*What to work on:* Take the entries below and print only the lines from the one with "rest = rest_height((left" through the one with "bpy.data.objects.remove(obj)", exactly as they stand, both ends included.

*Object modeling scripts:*
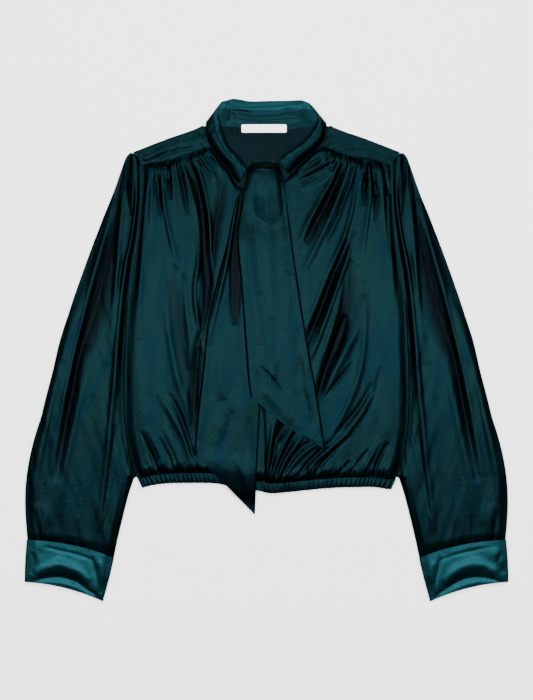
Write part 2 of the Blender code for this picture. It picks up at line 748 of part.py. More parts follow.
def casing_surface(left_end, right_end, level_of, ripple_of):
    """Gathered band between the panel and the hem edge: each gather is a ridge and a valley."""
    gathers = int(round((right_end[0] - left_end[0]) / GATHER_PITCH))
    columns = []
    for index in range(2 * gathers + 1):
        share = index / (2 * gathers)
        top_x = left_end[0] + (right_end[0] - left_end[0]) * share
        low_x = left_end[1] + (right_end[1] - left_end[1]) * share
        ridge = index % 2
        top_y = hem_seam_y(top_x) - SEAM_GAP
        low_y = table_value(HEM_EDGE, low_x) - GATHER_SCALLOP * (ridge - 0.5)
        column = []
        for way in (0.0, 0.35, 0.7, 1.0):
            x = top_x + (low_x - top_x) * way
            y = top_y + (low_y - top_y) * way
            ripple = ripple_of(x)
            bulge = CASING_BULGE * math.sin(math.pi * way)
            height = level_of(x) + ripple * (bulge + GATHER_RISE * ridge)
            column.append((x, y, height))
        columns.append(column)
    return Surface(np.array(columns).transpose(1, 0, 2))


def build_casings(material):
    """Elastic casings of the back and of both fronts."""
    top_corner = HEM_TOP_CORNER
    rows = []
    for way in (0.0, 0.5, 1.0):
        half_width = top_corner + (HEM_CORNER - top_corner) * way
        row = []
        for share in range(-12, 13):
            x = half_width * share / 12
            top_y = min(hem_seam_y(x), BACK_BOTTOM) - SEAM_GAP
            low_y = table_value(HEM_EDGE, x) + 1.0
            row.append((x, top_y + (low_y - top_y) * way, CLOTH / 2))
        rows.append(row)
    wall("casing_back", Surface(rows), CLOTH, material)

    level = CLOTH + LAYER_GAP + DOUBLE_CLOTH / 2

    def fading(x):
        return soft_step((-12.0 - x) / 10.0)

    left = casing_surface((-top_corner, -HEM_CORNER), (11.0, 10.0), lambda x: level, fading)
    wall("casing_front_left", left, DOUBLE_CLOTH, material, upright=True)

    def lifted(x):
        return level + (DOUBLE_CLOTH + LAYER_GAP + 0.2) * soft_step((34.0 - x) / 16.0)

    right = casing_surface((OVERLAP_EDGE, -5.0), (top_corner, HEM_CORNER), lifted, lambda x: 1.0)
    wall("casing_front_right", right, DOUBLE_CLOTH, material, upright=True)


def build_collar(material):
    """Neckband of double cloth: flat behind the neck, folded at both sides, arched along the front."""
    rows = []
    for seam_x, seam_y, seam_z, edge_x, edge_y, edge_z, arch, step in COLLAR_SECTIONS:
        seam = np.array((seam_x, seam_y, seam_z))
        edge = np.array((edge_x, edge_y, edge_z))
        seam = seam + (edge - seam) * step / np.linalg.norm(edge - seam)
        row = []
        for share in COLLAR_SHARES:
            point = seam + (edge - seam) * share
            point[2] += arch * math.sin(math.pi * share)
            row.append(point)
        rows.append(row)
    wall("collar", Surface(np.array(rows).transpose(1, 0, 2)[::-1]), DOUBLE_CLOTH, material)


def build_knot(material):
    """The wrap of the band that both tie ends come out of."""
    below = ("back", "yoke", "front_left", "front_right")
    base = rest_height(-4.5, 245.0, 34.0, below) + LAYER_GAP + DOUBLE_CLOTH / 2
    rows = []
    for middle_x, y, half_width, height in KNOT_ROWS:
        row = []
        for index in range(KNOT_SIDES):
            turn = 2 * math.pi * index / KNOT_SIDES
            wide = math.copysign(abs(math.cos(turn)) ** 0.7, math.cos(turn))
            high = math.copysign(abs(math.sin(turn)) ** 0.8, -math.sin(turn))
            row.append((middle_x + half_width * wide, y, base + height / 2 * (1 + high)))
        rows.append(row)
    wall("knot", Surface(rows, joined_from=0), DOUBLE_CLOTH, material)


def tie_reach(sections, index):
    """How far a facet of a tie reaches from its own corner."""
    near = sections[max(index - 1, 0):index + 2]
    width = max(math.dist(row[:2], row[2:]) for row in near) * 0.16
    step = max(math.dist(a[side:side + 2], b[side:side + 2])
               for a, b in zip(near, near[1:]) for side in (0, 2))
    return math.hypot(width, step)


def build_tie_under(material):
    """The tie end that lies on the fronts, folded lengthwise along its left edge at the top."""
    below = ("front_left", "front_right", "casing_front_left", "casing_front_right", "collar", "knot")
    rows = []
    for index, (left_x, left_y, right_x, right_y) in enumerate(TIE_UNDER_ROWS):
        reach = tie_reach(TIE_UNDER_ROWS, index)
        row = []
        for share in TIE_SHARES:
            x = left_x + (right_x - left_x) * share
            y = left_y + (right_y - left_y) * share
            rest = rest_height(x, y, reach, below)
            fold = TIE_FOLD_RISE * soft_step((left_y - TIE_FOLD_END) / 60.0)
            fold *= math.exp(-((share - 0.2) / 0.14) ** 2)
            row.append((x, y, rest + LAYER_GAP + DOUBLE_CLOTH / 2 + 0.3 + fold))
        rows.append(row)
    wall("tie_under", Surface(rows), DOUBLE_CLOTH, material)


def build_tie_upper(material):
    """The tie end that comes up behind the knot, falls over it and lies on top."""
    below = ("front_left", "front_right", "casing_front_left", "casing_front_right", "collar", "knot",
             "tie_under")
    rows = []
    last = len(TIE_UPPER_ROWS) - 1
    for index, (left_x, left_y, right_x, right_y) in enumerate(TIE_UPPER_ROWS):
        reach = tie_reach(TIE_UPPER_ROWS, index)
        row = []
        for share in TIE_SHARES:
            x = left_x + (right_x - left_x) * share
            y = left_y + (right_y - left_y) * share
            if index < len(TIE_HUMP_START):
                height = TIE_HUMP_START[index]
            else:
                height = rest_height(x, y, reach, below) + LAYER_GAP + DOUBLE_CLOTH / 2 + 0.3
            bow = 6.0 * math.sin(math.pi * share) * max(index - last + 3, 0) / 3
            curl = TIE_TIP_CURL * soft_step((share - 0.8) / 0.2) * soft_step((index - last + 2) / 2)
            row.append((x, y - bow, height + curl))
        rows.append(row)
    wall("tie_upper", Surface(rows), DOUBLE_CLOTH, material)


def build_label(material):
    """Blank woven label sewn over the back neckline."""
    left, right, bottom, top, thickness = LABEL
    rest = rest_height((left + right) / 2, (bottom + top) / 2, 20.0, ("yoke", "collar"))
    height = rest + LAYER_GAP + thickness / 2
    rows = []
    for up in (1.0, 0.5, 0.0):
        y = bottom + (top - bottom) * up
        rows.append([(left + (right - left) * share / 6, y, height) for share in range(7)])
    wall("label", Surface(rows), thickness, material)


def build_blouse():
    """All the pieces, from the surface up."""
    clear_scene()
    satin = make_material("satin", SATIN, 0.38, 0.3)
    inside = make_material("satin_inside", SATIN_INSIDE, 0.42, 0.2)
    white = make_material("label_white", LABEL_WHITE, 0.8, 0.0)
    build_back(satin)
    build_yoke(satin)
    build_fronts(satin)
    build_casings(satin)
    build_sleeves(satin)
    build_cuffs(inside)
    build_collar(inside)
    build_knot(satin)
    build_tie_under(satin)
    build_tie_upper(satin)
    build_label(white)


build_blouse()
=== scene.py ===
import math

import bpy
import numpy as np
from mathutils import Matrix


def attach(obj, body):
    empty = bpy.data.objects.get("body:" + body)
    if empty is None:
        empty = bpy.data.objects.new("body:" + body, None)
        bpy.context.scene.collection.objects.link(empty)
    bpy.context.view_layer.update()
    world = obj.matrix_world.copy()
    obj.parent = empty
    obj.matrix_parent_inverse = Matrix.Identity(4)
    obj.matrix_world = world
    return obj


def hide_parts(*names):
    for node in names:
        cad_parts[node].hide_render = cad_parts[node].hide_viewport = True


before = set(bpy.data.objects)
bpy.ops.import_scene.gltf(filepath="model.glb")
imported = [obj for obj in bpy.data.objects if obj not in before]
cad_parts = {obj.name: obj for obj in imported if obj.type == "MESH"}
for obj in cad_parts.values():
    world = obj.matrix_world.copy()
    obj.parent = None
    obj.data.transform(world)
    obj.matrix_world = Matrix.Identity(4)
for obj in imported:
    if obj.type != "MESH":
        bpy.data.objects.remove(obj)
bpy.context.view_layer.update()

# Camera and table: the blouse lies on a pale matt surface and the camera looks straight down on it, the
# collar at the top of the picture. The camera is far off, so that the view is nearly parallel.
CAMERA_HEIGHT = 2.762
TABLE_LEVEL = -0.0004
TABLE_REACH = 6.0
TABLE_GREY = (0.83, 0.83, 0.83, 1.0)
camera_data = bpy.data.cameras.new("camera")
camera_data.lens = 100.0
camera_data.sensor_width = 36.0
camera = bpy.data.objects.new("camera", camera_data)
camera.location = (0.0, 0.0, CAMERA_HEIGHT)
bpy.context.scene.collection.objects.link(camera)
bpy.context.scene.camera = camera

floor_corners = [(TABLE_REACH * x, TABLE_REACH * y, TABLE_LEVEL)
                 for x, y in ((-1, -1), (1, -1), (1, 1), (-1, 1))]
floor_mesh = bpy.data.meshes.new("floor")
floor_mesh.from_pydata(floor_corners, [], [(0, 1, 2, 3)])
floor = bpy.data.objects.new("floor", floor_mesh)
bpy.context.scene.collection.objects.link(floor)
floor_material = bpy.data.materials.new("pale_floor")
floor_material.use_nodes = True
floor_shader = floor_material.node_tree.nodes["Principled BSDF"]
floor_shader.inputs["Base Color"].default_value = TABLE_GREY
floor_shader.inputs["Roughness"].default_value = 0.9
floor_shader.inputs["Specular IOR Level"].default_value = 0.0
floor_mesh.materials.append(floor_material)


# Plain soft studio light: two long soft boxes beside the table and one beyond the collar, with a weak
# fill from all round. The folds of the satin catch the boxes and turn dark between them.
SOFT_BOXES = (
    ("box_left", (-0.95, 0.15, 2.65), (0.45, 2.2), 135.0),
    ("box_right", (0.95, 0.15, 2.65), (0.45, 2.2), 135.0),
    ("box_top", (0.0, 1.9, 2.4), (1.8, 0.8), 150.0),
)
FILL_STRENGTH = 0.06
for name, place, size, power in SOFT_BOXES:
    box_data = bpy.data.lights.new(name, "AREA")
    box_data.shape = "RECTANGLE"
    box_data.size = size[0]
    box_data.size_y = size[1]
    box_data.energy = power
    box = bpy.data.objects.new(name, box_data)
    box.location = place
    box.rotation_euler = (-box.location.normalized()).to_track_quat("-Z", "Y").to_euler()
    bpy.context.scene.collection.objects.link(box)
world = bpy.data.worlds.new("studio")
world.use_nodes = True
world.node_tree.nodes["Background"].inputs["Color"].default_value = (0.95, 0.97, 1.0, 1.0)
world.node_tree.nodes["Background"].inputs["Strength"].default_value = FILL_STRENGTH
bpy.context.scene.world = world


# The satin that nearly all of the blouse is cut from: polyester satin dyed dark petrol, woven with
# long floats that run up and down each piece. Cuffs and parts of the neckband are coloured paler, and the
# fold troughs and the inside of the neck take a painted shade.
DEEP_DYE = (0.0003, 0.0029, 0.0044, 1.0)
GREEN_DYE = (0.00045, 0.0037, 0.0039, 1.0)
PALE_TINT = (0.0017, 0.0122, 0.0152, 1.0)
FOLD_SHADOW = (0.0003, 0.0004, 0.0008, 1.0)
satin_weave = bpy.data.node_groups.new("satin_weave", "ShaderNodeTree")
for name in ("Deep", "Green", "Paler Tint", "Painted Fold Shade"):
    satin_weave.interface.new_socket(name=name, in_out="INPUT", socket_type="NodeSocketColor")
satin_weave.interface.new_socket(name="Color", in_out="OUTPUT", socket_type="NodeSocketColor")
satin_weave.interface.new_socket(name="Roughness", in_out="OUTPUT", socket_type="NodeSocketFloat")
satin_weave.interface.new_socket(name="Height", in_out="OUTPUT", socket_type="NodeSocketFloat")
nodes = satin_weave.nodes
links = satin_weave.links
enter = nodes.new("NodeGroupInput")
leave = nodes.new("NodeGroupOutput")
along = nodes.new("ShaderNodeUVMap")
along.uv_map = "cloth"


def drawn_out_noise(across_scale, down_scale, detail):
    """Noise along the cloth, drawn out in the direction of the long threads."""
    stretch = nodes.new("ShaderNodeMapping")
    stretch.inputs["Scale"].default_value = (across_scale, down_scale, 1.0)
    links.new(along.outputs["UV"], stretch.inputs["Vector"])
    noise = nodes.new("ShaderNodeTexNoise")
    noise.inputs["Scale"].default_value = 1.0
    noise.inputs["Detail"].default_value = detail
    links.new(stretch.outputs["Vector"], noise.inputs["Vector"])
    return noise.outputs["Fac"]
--
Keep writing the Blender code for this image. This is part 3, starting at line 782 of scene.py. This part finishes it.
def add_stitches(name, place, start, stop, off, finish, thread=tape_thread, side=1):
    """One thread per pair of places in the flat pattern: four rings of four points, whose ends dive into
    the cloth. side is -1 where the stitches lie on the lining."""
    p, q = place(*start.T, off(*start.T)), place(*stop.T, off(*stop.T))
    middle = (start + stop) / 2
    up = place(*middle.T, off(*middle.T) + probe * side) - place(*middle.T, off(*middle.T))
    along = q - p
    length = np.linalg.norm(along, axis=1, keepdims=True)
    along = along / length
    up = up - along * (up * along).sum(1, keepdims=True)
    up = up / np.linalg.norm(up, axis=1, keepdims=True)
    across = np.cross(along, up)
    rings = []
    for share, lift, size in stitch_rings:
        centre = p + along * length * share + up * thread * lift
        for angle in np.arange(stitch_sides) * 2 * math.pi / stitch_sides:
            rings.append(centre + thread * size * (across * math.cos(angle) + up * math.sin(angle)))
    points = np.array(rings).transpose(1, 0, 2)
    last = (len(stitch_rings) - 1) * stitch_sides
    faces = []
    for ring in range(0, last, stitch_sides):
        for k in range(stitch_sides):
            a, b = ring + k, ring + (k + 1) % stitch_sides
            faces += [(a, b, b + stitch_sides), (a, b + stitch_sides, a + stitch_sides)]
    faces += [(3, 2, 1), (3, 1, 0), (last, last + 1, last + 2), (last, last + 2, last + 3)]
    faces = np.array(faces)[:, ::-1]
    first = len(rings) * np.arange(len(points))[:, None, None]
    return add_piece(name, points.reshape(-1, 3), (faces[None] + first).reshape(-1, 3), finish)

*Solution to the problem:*
    rest = rest_height((left + right) / 2, (bottom + top) / 2, 20.0, ("yoke", "collar"))
    height = rest + LAYER_GAP + thickness / 2
    rows = []
    for up in (1.0, 0.5, 0.0):
        y = bottom + (top - bottom) * up
        rows.append([(left + (right - left) * share / 6, y, height) for share in range(7)])
    wall("label", Surface(rows), thickness, material)


def build_blouse():
    """All the pieces, from the surface up."""
    clear_scene()
    satin = make_material("satin", SATIN, 0.38, 0.3)
    inside = make_material("satin_inside", SATIN_INSIDE, 0.42, 0.2)
    white = make_material("label_white", LABEL_WHITE, 0.8, 0.0)
    build_back(satin)
    build_yoke(satin)
    build_fronts(satin)
    build_casings(satin)
    build_sleeves(satin)
    build_cuffs(inside)
    build_collar(inside)
    build_knot(satin)
    build_tie_under(satin)
    build_tie_upper(satin)
    build_label(white)


build_blouse()
=== scene.py ===
import math

import bpy
import numpy as np
from mathutils import Matrix


def attach(obj, body):
    empty = bpy.data.objects.get("body:" + body)
    if empty is None:
        empty = bpy.data.objects.new("body:" + body, None)
        bpy.context.scene.collection.objects.link(empty)
    bpy.context.view_layer.update()
    world = obj.matrix_world.copy()
    obj.parent = empty
    obj.matrix_parent_inverse = Matrix.Identity(4)
    obj.matrix_world = world
    return obj


def hide_parts(*names):
    for node in names:
        cad_parts[node].hide_render = cad_parts[node].hide_viewport = True


before = set(bpy.data.objects)
bpy.ops.import_scene.gltf(filepath="model.glb")
imported = [obj for obj in bpy.data.objects if obj not in before]
cad_parts = {obj.name: obj for obj in imported if obj.type == "MESH"}
for obj in cad_parts.values():
    world = obj.matrix_world.copy()
    obj.parent = None
    obj.data.transform(world)
    obj.matrix_world = Matrix.Identity(4)
for obj in imported:
    if obj.type != "MESH":
        bpy.data.objects.remove(obj)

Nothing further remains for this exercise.